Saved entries
────────────────────────────────────────
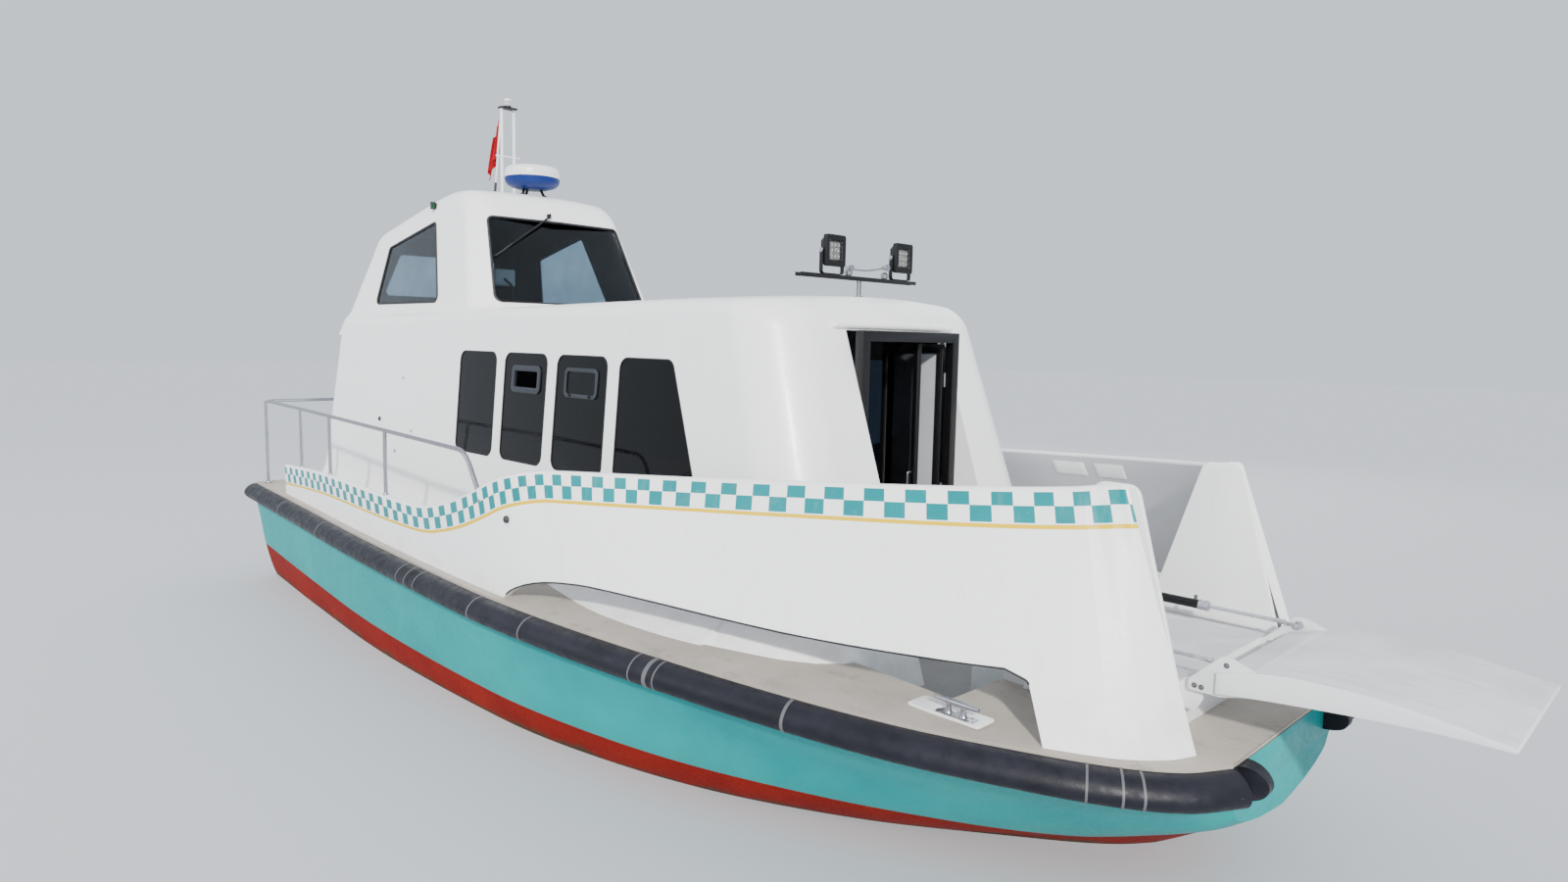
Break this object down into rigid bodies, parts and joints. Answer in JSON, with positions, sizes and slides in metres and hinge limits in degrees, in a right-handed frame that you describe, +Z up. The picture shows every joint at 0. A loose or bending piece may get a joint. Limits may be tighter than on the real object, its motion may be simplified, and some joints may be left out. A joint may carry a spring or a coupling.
{
  "type": "water taxi",
  "caption": "Small passenger water taxi with a raised wheelhouse aft, a long cabin, high bulwarks and a hydraulic boarding ramp at the bow.",
  "frame": {"origin": "amidships between the transom and the stem, on the centre plane, at the waterline", "axes": "+X to the bow and its ramp, +Y to port, +Z up"},
  "size_m": [10.1223, 3.9646, 5.695],
  "materials": {
    "gelcoat": "white gelcoat",
    "topside": "turquoise topside paint",
    "bottom": "red bottom paint",
    "deck": "non-slip deck coating",
    "fender": "black rubber",
    "glazing": "dark tinted glass",
    "steel": "polished stainless steel",
    "black": "satin black",
    "bronze": "cast bronze",
    "cushion": "dark blue vinyl",
    "lining": "light grey lining",
    "flag_cloth": "red cloth",
    "engine": "painted casting",
    "mast_paint": "white paint",
    "ramp_paint": "off-white non-slip paint"
  },
  "bodies": {
    "boat": {"bench_cushion_port": "cushion", "bench_cushion_starboard": "cushion", "bench_port": "lining", "bench_starboard": "lining", "bow_cheek_port": "gelcoat", "bow_cheek_starboard": "gelcoat", "bow_platform": "gelcoat", "bow_step": "ramp_paint", "bulwark_port": "gelcoat", "bulwark_starboard": "gelcoat", "cabin_aft": "gelcoat", "cabin_front": "gelcoat", "cabin_roof": "gelcoat", "cabin_side_port": "gelcoat", "cabin_side_starboard": "gelcoat", "cabin_skirt_port": "gelcoat", "cabin_skirt_starboard": "gelcoat", "cabin_sole": "lining", "cabin_windows_port": "glazing", "cabin_windows_starboard": "glazing", "cleat_bow_port": "steel", "cleat_bow_starboard": "steel", "cleat_stern_port": "steel", "cleat_stern_starboard": "steel", "door_frame": "black", "engine": "engine", "fender": "fender", "flag": "flag_cloth", "floodlight_bar": "black", "helm_console": "black", "helm_floor": "lining", "helm_seat": "cushion", "helm_seat_frame": "steel", "helm_steps": "lining", "hull_bottom": "bottom", "hull_topsides": "topside", "mast": "mast_paint", "radar": "mast_paint", "rear_window": "glazing", "side_deck": "deck", "stern_rail": "steel", "wheelhouse": "gelcoat", "wheelhouse_window_port": "glazing", "wheelhouse_window_starboard": "glazing", "windscreen": "glazing"},
    "ramp": {"ramp": "ramp_paint"},
    "barrel_starboard": {"ramp_barrel_starboard": "black"},
    "rod_starboard": {"ramp_rod_starboard": "steel"},
    "barrel_port": {"ramp_barrel_port": "black"},
    "rod_port": {"ramp_rod_port": "steel"},
    "door_leaf_one": {"door_leaf_jamb": "black"},
    "door_leaf_two": {"door_leaf_free": "black"},
    "propeller": {"propeller": "bronze"},
    "helm_wheel": {"helm_wheel": "black"},
    "rudder": {"rudder": "bronze"}
  },
  "joints": [
    {"name": "ramp_lift", "type": "hinge", "parent": "boat", "child": "ramp", "pos_m": [4.315, 0, 1.02], "axis": [0, -1, 0], "range_deg": [-10, 75]},
    {"name": "cylinder_swing_starboard", "type": "hinge", "parent": "boat", "child": "barrel_starboard", "pos_m": [3.495, -0.441, 1.14], "axis": [0, -1, 0], "range_deg": [-0.7, 4.5]},
    {"name": "cylinder_stroke_starboard", "type": "slide", "parent": "barrel_starboard", "child": "rod_starboard", "axis": [-1, 0, 0], "range_m": [-0.03, 0.215]},
    {"name": "cylinder_swing_port", "type": "hinge", "parent": "boat", "child": "barrel_port", "pos_m": [3.495, 0.441, 1.14], "axis": [0, -1, 0], "range_deg": [-0.7, 4.5]},
    {"name": "cylinder_stroke_port", "type": "slide", "parent": "barrel_port", "child": "rod_port", "axis": [-1, 0, 0], "range_m": [-0.03, 0.215]},
    {"name": "door_jamb_hinge", "type": "hinge", "parent": "boat", "child": "door_leaf_one", "pos_m": [2.299, 0.394, 1.6], "axis": [0, 0, 1], "range_deg": [-6, 75]},
    {"name": "door_fold_hinge", "type": "hinge", "parent": "door_leaf_one", "child": "door_leaf_two", "pos_m": [1.9297, 0.2578, 1.6], "axis": [0, 0, 1], "range_deg": [-150, 12]},
    {"name": "propeller_spin", "type": "hinge", "parent": "boat", "child": "propeller", "pos_m": [-3.805, 0, -0.76], "axis": [0.9836, 0, 0.1805], "continuous": true},
    {"name": "helm_wheel_turn", "type": "hinge", "parent": "boat", "child": "helm_wheel", "pos_m": [-2.065, -0.33, 2.4], "axis": [0.9397, 0, -0.342], "range_deg": [-540, 540]},
    {"name": "rudder_turn", "type": "hinge", "parent": "boat", "child": "rudder", "pos_m": [-4.235, 0, -0.5], "axis": [0, 0, 1], "range_deg": [-35, 35]}
  ],
  "couplings": [
    {"joint": "cylinder_swing_starboard", "follows": "ramp_lift", "ratio": 0.058},
    {"joint": "cylinder_swing_port", "follows": "ramp_lift", "ratio": 0.058},
    {"joint": "cylinder_stroke_starboard", "follows": "ramp_lift", "m_per_rad": 0.1614},
    {"joint": "cylinder_stroke_port", "follows": "ramp_lift", "m_per_rad": 0.1614},
    {"joint": "door_fold_hinge", "follows": "door_jamb_hinge", "ratio": -2},
    {"joint": "rudder_turn", "follows": "helm_wheel_turn", "ratio": 0.0648}
  ]
}
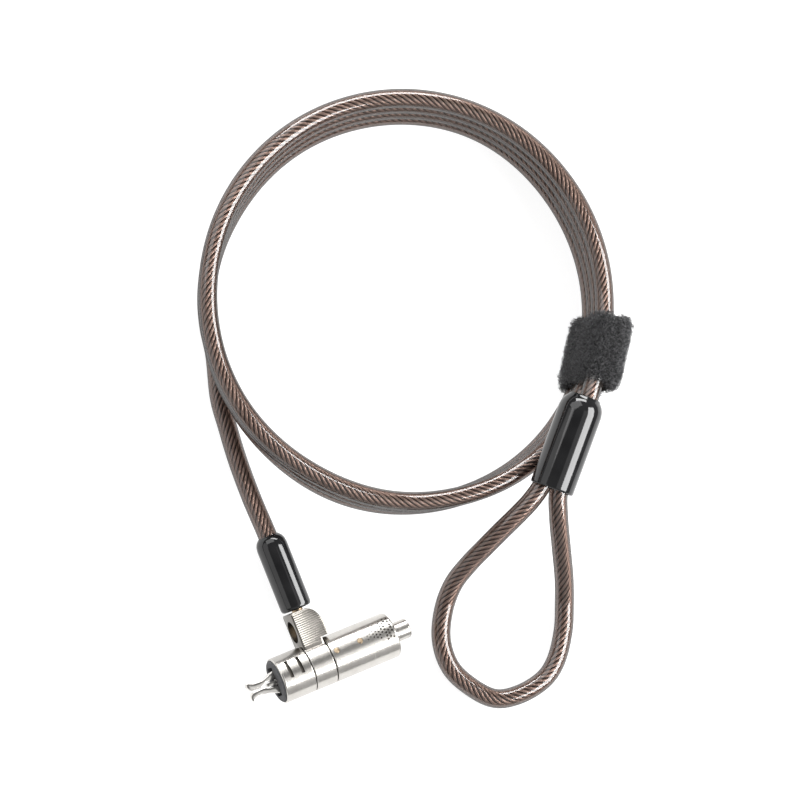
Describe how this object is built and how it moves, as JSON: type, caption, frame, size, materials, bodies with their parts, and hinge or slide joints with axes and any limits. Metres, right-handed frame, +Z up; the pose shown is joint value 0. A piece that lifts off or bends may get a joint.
────────────────────────────────────────
=== WHAT YOU ARE ASKED TO DO ===
Reproduce the full listing word for word.

=== EXERCISE RESPONSE ===
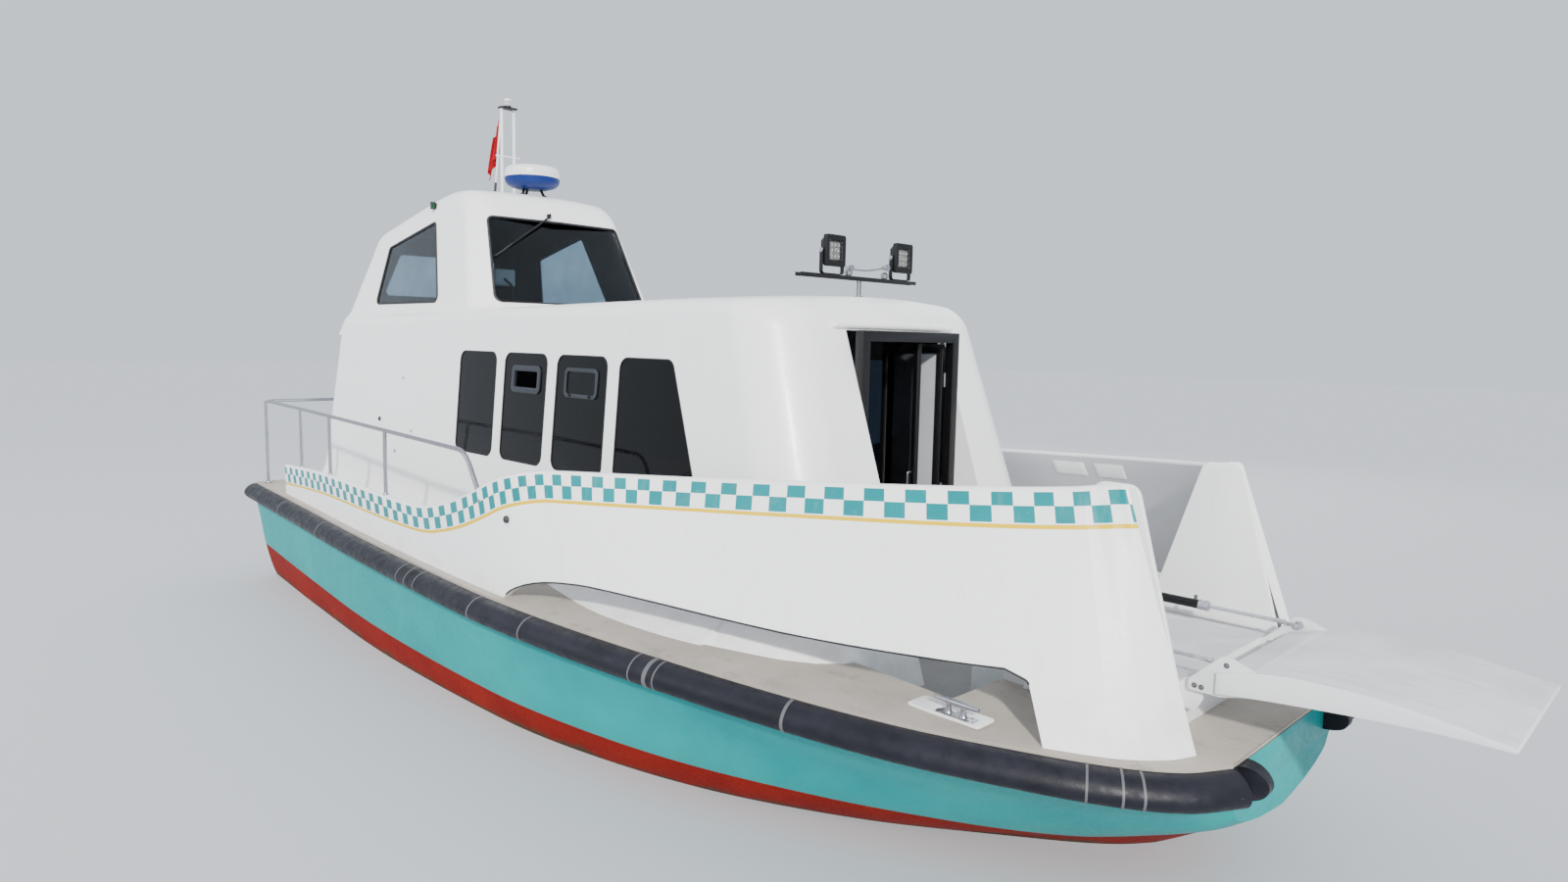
Break this object down into rigid bodies, parts and joints. Answer in JSON, with positions, sizes and slides in metres and hinge limits in degrees, in a right-handed frame that you describe, +Z up. The picture shows every joint at 0. A loose or bending piece may get a joint. Limits may be tighter than on the real object, its motion may be simplified, and some joints may be left out. A joint may carry a spring or a coupling.
{
  "type": "water taxi",
  "caption": "Small passenger water taxi with a raised wheelhouse aft, a long cabin, high bulwarks and a hydraulic boarding ramp at the bow.",
  "frame": {"origin": "amidships between the transom and the stem, on the centre plane, at the waterline", "axes": "+X to the bow and its ramp, +Y to port, +Z up"},
  "size_m": [10.1223, 3.9646, 5.695],
  "materials": {
    "gelcoat": "white gelcoat",
    "topside": "turquoise topside paint",
    "bottom": "red bottom paint",
    "deck": "non-slip deck coating",
    "fender": "black rubber",
    "glazing": "dark tinted glass",
    "steel": "polished stainless steel",
    "black": "satin black",
    "bronze": "cast bronze",
    "cushion": "dark blue vinyl",
    "lining": "light grey lining",
    "flag_cloth": "red cloth",
    "engine": "painted casting",
    "mast_paint": "white paint",
    "ramp_paint": "off-white non-slip paint"
  },
  "bodies": {
    "boat": {"bench_cushion_port": "cushion", "bench_cushion_starboard": "cushion", "bench_port": "lining", "bench_starboard": "lining", "bow_cheek_port": "gelcoat", "bow_cheek_starboard": "gelcoat", "bow_platform": "gelcoat", "bow_step": "ramp_paint", "bulwark_port": "gelcoat", "bulwark_starboard": "gelcoat", "cabin_aft": "gelcoat", "cabin_front": "gelcoat", "cabin_roof": "gelcoat", "cabin_side_port": "gelcoat", "cabin_side_starboard": "gelcoat", "cabin_skirt_port": "gelcoat", "cabin_skirt_starboard": "gelcoat", "cabin_sole": "lining", "cabin_windows_port": "glazing", "cabin_windows_starboard": "glazing", "cleat_bow_port": "steel", "cleat_bow_starboard": "steel", "cleat_stern_port": "steel", "cleat_stern_starboard": "steel", "door_frame": "black", "engine": "engine", "fender": "fender", "flag": "flag_cloth", "floodlight_bar": "black", "helm_console": "black", "helm_floor": "lining", "helm_seat": "cushion", "helm_seat_frame": "steel", "helm_steps": "lining", "hull_bottom": "bottom", "hull_topsides": "topside", "mast": "mast_paint", "radar": "mast_paint", "rear_window": "glazing", "side_deck": "deck", "stern_rail": "steel", "wheelhouse": "gelcoat", "wheelhouse_window_port": "glazing", "wheelhouse_window_starboard": "glazing", "windscreen": "glazing"},
    "ramp": {"ramp": "ramp_paint"},
    "barrel_starboard": {"ramp_barrel_starboard": "black"},
    "rod_starboard": {"ramp_rod_starboard": "steel"},
    "barrel_port": {"ramp_barrel_port": "black"},
    "rod_port": {"ramp_rod_port": "steel"},
    "door_leaf_one": {"door_leaf_jamb": "black"},
    "door_leaf_two": {"door_leaf_free": "black"},
    "propeller": {"propeller": "bronze"},
    "helm_wheel": {"helm_wheel": "black"},
    "rudder": {"rudder": "bronze"}
  },
  "joints": [
    {"name": "ramp_lift", "type": "hinge", "parent": "boat", "child": "ramp", "pos_m": [4.315, 0, 1.02], "axis": [0, -1, 0], "range_deg": [-10, 75]},
    {"name": "cylinder_swing_starboard", "type": "hinge", "parent": "boat", "child": "barrel_starboard", "pos_m": [3.495, -0.441, 1.14], "axis": [0, -1, 0], "range_deg": [-0.7, 4.5]},
    {"name": "cylinder_stroke_starboard", "type": "slide", "parent": "barrel_starboard", "child": "rod_starboard", "axis": [-1, 0, 0], "range_m": [-0.03, 0.215]},
    {"name": "cylinder_swing_port", "type": "hinge", "parent": "boat", "child": "barrel_port", "pos_m": [3.495, 0.441, 1.14], "axis": [0, -1, 0], "range_deg": [-0.7, 4.5]},
    {"name": "cylinder_stroke_port", "type": "slide", "parent": "barrel_port", "child": "rod_port", "axis": [-1, 0, 0], "range_m": [-0.03, 0.215]},
    {"name": "door_jamb_hinge", "type": "hinge", "parent": "boat", "child": "door_leaf_one", "pos_m": [2.299, 0.394, 1.6], "axis": [0, 0, 1], "range_deg": [-6, 75]},
    {"name": "door_fold_hinge", "type": "hinge", "parent": "door_leaf_one", "child": "door_leaf_two", "pos_m": [1.9297, 0.2578, 1.6], "axis": [0, 0, 1], "range_deg": [-150, 12]},
    {"name": "propeller_spin", "type": "hinge", "parent": "boat", "child": "propeller", "pos_m": [-3.805, 0, -0.76], "axis": [0.9836, 0, 0.1805], "continuous": true},
    {"name": "helm_wheel_turn", "type": "hinge", "parent": "boat", "child": "helm_wheel", "pos_m": [-2.065, -0.33, 2.4], "axis": [0.9397, 0, -0.342], "range_deg": [-540, 540]},
    {"name": "rudder_turn", "type": "hinge", "parent": "boat", "child": "rudder", "pos_m": [-4.235, 0, -0.5], "axis": [0, 0, 1], "range_deg": [-35, 35]}
  ],
  "couplings": [
    {"joint": "cylinder_swing_starboard", "follows": "ramp_lift", "ratio": 0.058},
    {"joint": "cylinder_swing_port", "follows": "ramp_lift", "ratio": 0.058},
    {"joint": "cylinder_stroke_starboard", "follows": "ramp_lift", "m_per_rad": 0.1614},
    {"joint": "cylinder_stroke_port", "follows": "ramp_lift", "m_per_rad": 0.1614},
    {"joint": "door_fold_hinge", "follows": "door_jamb_hinge", "ratio": -2},
    {"joint": "rudder_turn", "follows": "helm_wheel_turn", "ratio": 0.0648}
  ]
}
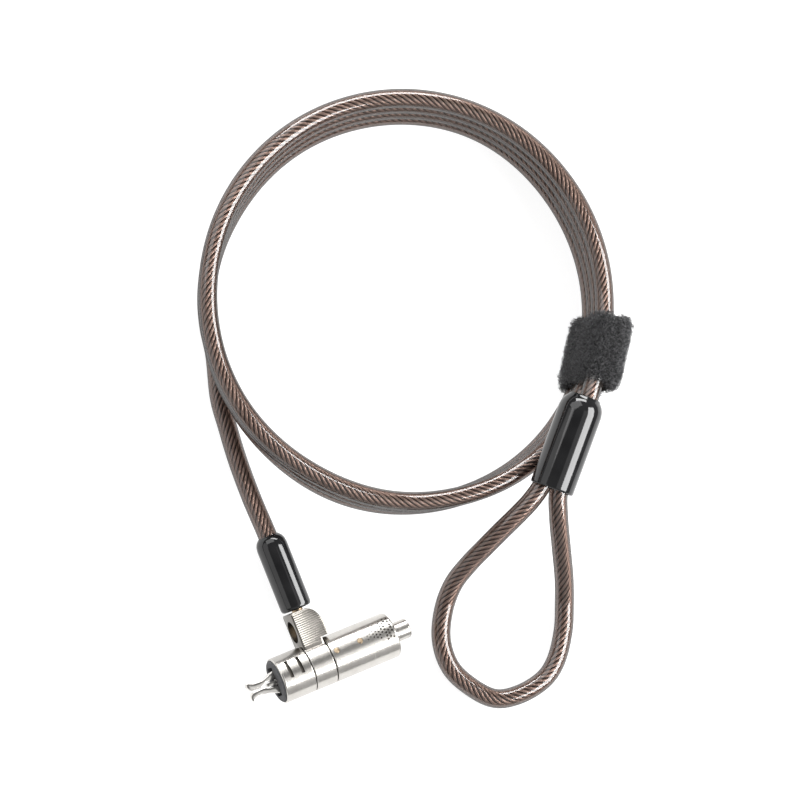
Describe how this object is built and how it moves, as JSON: type, caption, frame, size, materials, bodies with their parts, and hinge or slide joints with axes and any limits. Metres, right-handed frame, +Z up; the pose shown is joint value 0. A piece that lifts off or bends may get a joint.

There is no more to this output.